Scientific classification
- Kingdom: Plantae
- Clade: Tracheophytes
- Clade: Angiosperms
- Clade: Eudicots
- Clade: Rosids
- Order: Fabales
- Family: Fabaceae
- Subfamily: Caesalpinioideae
- Clade: Mimosoid clade
- Genus: Acacia
- Species: A. trinalis
- Binomial name: Acacia trinalis R.S.Cowan & Maslin

= Acacia trinalis =

- Genus: Acacia
- Species: trinalis
- Authority: R.S.Cowan & Maslin
- Conservation status: P1

Species of legume

Acacia trinalis is a shrub or tree of the genus Acacia and the subgenus Plurinerves that is endemic to an area of south western Australia.

==Description==
The dense, rounded and bushy shrub or tree typically grows to a height of 1.5 to 4 m with multiple stems and glabrous and resinous new growth. The angular and resin-ribbed branchlets have easily detached minute stipules with a triangular shape.

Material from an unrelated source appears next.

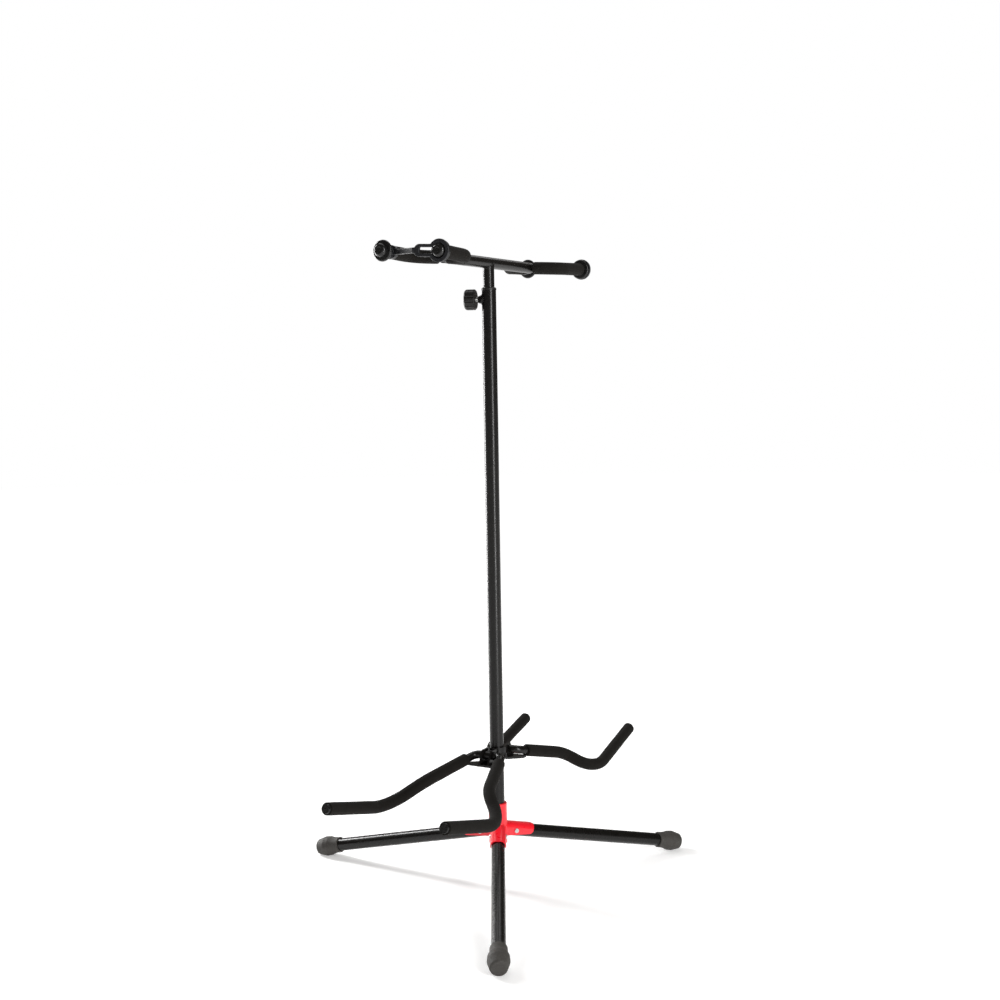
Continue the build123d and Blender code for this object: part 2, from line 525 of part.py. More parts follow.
for side, facing in (("front", 1), ("rear", -1)):
    # Yoke plane: local x runs across, local y runs from the tips towards the crossbar.
    across = YOKE_ACROSS * facing
    inward = Vector(0, facing * cos(radians(YOKE_RISE)), -sin(radians(YOKE_RISE)))
    inward = (inward - across * inward.dot(across)).normalized()
    yoke = Plane(origin=(0, -facing * YOKE_BASE, BAR_Z), x_dir=across, z_dir=across.cross(inward))

    def spot(x, y, z=0):
        return yoke.from_local_coords(Vector(x, y, z))

    yoke_tube = swept_tube([spot(-YOKE_HALF_WIDTH, FLANGE_Y), spot(-YOKE_HALF_WIDTH, 0),
                            spot(YOKE_HALF_WIDTH, 0), spot(YOKE_HALF_WIDTH, FLANGE_Y)],
                           [YOKE_BEND, YOKE_BEND], YOKE_R, YOKE_R - WALL)
    save(yoke_tube, f"yoke_tube_{side}")

    # The strap's loop sits on the arm at -X of the front yoke and of the rear yoke alike.
    loop_hand = -facing
    for hand, hand_name in ((-facing, "left"), (facing, "right")):
        foam_stop = FLANGE_Y + FOAM_SPACE
        if hand == loop_hand:
            foam_stop += STRAP_LOOP_Y + STRAP_LOOP_WIDTH / 2
        foam = swept_tube([spot(hand * YOKE_HALF_WIDTH, foam_stop), spot(hand * YOKE_HALF_WIDTH, 0),
                           spot(hand * FOAM_START, 0)], [YOKE_BEND], YOKE_FOAM_R, YOKE_R + FIXED)
        save(foam, f"yoke_foam_{side}_{hand_name}")

        with BuildPart() as yoke_cap:
            cap_plane = Plane(origin=spot(hand * YOKE_HALF_WIDTH, FLANGE_Y), x_dir=-yoke.y_dir,
                              z_dir=yoke.z_dir)
            with BuildSketch(cap_plane):
                with BuildLine():
                    Polyline((0, 0), (0, RIM_R))
                    TangentArc((0, RIM_R), RIM_TOP, tangent=(0, 1))
                    TangentArc(RIM_TOP, (CAP_FLANGE, RIM_R), tangent=(1, 0))
                    Polyline((CAP_FLANGE, RIM_R), (CAP_FLANGE, CAP_DOME_R), DOME_SHOULDER)
                    TangentArc(DOME_SHOULDER, DOME_CROWN, tangent=(1, 0))
                    Polyline(DOME_CROWN, (CAP_HEIGHT, 0), (0, 0))
                make_face()
            revolve(axis=Axis(cap_plane.origin, cap_plane.x_dir))
            with BuildSketch(Plane(origin=cap_plane.origin, z_dir=yoke.y_dir)):
                Circle(YOKE_R - WALL - FIXED)
            extrude(amount=CAP_SPIGOT)
        save(yoke_cap, f"yoke_cap_{side}_{hand_name}")

    def strap_x(x):
        """Local x counted from the looped arm's side of the yoke."""
        return -loop_hand * x

    face_up = Plane(origin=yoke.origin - yoke.z_dir * (STRAP_BAND_HEIGHT / 2), x_dir=yoke.x_dir,
                    z_dir=yoke.z_dir)
    half = STRAP_THICKNESS / 2
    hinge_y = FLANGE_Y + STRAP_HINGE_Y
    root_x = strap_x(STRAP_BAND_ROOT - YOKE_HALF_WIDTH)
    band_end_x = strap_x(STRAP_HINGE_X - STRAP_THICKNESS / 2 - GAP)
    with BuildPart() as strap_loop:
        loop_front = FLANGE_Y + STRAP_LOOP_Y - STRAP_LOOP_WIDTH / 2
        loop_middle = FLANGE_Y + STRAP_LOOP_Y
        with BuildSketch(Plane(origin=spot(0, loop_front), x_dir=yoke.x_dir, z_dir=yoke.y_dir)):
            with Locations((strap_x(-YOKE_HALF_WIDTH), 0)):
                Circle(STRAP_LOOP_R)
            with Locations((strap_x(STRAP_LOOP_EAR[0] - YOKE_HALF_WIDTH), 0)):
                Circle(STRAP_LOOP_R - STRAP_LOOP_EAR[1])
        extrude(amount=STRAP_LOOP_WIDTH)
        with BuildSketch(Plane(origin=spot(loop_hand * YOKE_HALF_WIDTH, FLANGE_Y + GAP), z_dir=yoke.y_dir)):
            Circle(STRAP_SLEEVE_R)
        extrude(amount=STRAP_LOOP_Y - GAP)
        with BuildSketch(face_up):
            with BuildLine():
                Polyline((root_x, loop_middle - half), (band_end_x, hinge_y - half),
                         (band_end_x, hinge_y + half), (root_x, loop_middle + half), close=True)
            make_face()
            with Locations((strap_x(STRAP_HINGE_X), hinge_y)):
                Circle(half + GAP, mode=Mode.SUBTRACT)
        extrude(amount=STRAP_BAND_HEIGHT)
        with BuildSketch(Plane(origin=spot(loop_hand * YOKE_HALF_WIDTH, FLANGE_Y), z_dir=yoke.y_dir)):
            Circle(YOKE_R + FIXED)
        extrude(amount=STRAP_LOOP_Y + STRAP_LOOP_WIDTH, mode=Mode.SUBTRACT)
    save(strap_loop, f"strap_loop_{side}")

    with BuildPart() as strap:
        ring_back = FLANGE_Y - CAP_FLANGE - GAP
        ring_middle = ring_back - STRAP_THICKNESS / 2
        slot_start = STRAP_HEAD_START + STRAP_SLOT_INSET
        with BuildSketch(face_up):
            with Locations((strap_x(STRAP_HINGE_X), hinge_y)):
                Circle(half)
            with BuildLine():
                Polyline((strap_x(STRAP_HINGE_X), hinge_y - half),
                         (strap_x(STRAP_BEND_X[0]), ring_middle - half),
                         (strap_x(STRAP_HEAD_START), ring_middle - half),
                         (strap_x(STRAP_HEAD_START), ring_middle + half),
                         (strap_x(STRAP_BEND_X[1]), ring_middle + half),
                         (strap_x(STRAP_HINGE_X), hinge_y + half), close=True)
            make_face()
        extrude(amount=STRAP_BAND_HEIGHT)
        with BuildSketch(Plane(origin=spot(0, ring_back), x_dir=yoke.x_dir, z_dir=-yoke.y_dir)):
            with Locations((strap_x(YOKE_HALF_WIDTH), 0)):
                Circle(STRAP_RING_R)
            with Locations((strap_x(STRAP_HEAD_START), 0)):
                Circle(STRAP_HEAD_HEIGHT / 2)
            with Locations((strap_x((STRAP_HEAD_START + YOKE_HALF_WIDTH) / 2), 0)):
                Rectangle(YOKE_HALF_WIDTH - STRAP_HEAD_START, STRAP_HEAD_HEIGHT)
            with Locations((strap_x(YOKE_HALF_WIDTH), 0)):
                Circle(STRAP_HOLE_R, mode=Mode.SUBTRACT)
            with Locations((strap_x(slot_start), 0)):
                Circle(STRAP_SLOT_HEIGHT / 2, mode=Mode.SUBTRACT)
            with Locations((strap_x((slot_start + YOKE_HALF_WIDTH) / 2), 0)):
                Rectangle(YOKE_HALF_WIDTH - slot_start, STRAP_SLOT_HEIGHT, mode=Mode.SUBTRACT)
        extrude(amount=STRAP_THICKNESS)
    save(strap, f"strap_{side}")
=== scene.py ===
import json
from math import acos, asin, cos, floor, pi, radians, sin, tan

import bpy
from mathutils import Matrix, Vector, noise


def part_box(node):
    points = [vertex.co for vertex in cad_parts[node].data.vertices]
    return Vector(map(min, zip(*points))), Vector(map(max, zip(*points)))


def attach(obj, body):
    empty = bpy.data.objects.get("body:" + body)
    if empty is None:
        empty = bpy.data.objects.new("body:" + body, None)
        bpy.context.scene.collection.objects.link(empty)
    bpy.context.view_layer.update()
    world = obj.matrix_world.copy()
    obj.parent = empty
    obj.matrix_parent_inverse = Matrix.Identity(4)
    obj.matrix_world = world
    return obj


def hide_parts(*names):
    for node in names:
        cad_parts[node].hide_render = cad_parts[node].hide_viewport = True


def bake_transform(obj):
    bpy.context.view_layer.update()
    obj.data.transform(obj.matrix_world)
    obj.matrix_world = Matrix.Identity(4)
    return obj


# Looks of the guitar rack: finishes for the CAD pieces, foam sleeves, rubber straps, the clamp's
# thread and weld beads. Lengths are in metres, in the CAD's own frame.

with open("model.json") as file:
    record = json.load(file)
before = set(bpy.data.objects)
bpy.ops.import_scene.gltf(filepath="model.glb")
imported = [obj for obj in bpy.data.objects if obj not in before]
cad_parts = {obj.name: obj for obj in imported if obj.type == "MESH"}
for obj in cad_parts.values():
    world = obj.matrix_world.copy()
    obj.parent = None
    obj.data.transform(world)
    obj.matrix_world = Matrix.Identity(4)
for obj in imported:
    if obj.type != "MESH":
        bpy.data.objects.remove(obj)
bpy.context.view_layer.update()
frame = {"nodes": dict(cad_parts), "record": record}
nodes = frame["nodes"]
scene = bpy.context.scene
MM = 0.001

# ---- finishes -----------------------------------------------------------------------------------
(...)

Like most species of Acacia it has phyllodes rather than true leaves. The evergreen, glabrous, thinly leathery and patent to ascending phyllodes have a linear shape and are straight to shallowly incurved with a length of 4.5 to 9 cm and a width of 2 to 3 mm and have three raised, resinous nerves with central nerve being the most prominent. It blooms in September and produces yellow flowers. The simple inflorescences occur in pairs in the axils and have spherical flower-heads with a diameter of 4 to 5 mm containing 22 to 28 golden coloured flowers.

==Distribution==
It is native to an area in the Wheatbelt region of Western Australia where it is commonly situated in swampy areas, around salt lakes and on flats growing in sandy or clay-loam soils. The range of the species extends from around Marchagee in the north west down to the Mortlock River near Goomalling in the south east.